David Bowie's Low (33 1/3)

David Bowie's Low (33 1/3)

Author:Hugo Wilcken
Language: eng
Format: mobi
Tags: Music, Arts & Photography, Musical Genres, Rock, History & Criticism
ISBN: 0826416845
Publisher: Continuum
Published: 2005-08-19T04:00:00+00:00


through morning’s thoughts

Low kicks off with a brief ode to movement, “Speed of Life.” The difference between this opener and that of Bowie’s previous album could hardly be more striking. As we’ve seen, Station to Station’s title track is a sweeping epic of cocaine romance. Although it has no narrative in the storybook sense, there is nonetheless a lyric arc that moves from the alienated magician “lost in my circle,” to redemption in the “European canon.” There is a musical arc too, with a succession of melody lines and a progression of themes. By contrast, “Speed of Life” is an instrumental—Bowie’s first ever—and so has no narrative to offer. (Originally it was supposed to have lyrics, as was “A New Career in a New Town,” but Bowie struggled to come up with the words on Low, and in the end these two pieces were left as they were.) Musically, it is not structured progressively, but cyclically (major theme repeated four times, bridge, minor theme repeated twice, major theme repeated four times, bridge, etc.). “Station” was a series of fragments spliced together and stretched out to breaking point. But “Speed of Life” is a fragment in isolation—as are most of the tracks on side one. (Eno: “He arrived with all these strange pieces, long and short, which already had their own form and structure. The idea was to work together to give the songs a more normal structure. I told him not to change them, to leave them in their bizarre, abnormal state.”)

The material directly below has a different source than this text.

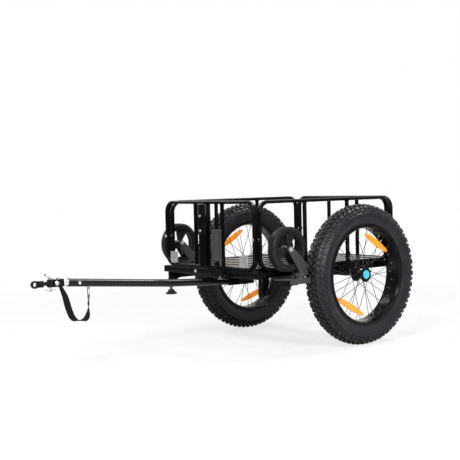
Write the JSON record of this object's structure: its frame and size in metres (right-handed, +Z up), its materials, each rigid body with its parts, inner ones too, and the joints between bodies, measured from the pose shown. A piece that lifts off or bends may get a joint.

Like “Station to Station,” “Speed of Life” fades in. But whereas “Station” has a train slowly coming in over the horizon, the fade-in to “Speed of Life” is abrupt, as if you’d arrived late and opened the door on a band in session. The album has already started without you! And that sense of catch-up never lets up on the track, which drives frenetically on until fade-out. It feels a little like one of the instrumentals from Eno’s Another Green World, only re-recorded by someone in the manic phase of bipolar disorder.

The first thing you notice is the startling drum crash, like a fist pounding at your speaker. “When it came out, I thought Low was the sound of the future,” recalled Joy Division/New Order drummer Stephen Morris. “When recording the Ideal for Living LP, I remember we kept asking the engineer to make the drums sound like ‘Speed of Life’—strangely enough he couldn’t.” It was a trick Visconti used with the Eventide Harmonizer. He sent the snare to the Harmonizer, which dropped the pitch, then fed it straight back to the drummer. It was done live, so Dennis Davis was hearing the distortion as he played, and responding accordingly. Visconti added the two onto the mix to get Low’s signature sound, which is not just the thump but also a descending echo. Visconti: “When the album came out the Harmonizer still wasn’t widely available. I had loads of producers phoning me and asking what I had done, but I wouldn’t tell them.